------ Supplied material ------

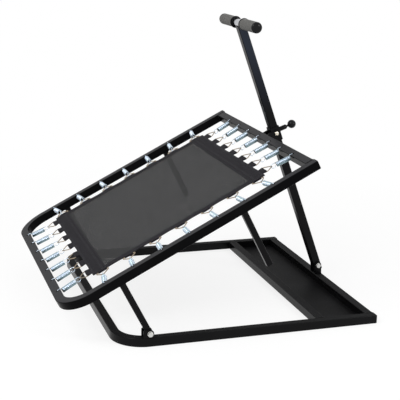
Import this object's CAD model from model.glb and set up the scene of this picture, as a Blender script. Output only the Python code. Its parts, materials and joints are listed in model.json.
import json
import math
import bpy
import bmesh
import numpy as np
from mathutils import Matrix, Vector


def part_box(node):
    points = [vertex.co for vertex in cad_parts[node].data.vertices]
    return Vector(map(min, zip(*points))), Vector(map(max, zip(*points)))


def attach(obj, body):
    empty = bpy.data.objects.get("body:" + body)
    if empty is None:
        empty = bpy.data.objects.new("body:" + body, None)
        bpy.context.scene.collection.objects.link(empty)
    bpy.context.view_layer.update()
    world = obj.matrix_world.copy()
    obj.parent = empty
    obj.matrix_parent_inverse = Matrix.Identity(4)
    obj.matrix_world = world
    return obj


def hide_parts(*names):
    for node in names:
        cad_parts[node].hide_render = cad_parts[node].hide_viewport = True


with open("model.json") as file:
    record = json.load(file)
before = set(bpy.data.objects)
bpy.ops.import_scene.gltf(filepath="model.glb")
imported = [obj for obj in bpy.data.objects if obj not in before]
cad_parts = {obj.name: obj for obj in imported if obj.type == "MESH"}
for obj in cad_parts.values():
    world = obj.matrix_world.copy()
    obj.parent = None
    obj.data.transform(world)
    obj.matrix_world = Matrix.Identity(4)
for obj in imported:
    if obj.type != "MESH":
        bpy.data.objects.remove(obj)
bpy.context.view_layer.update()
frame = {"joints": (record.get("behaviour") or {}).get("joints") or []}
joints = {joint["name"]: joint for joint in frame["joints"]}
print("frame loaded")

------

* _Job_:
Quote verbatim the opening lines of the listing above, ending with the line where "from mathutils import Matrix, Vector" appears; include both endpoints and nothing more.

* _Result of the exercise_:
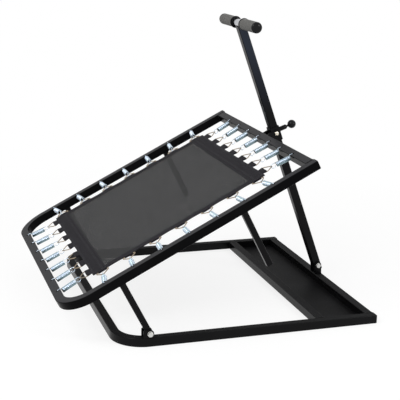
Import this object's CAD model from model.glb and set up the scene of this picture, as a Blender script. Output only the Python code. Its parts, materials and joints are listed in model.json.
import json
import math
import bpy
import bmesh
import numpy as np
from mathutils import Matrix, Vector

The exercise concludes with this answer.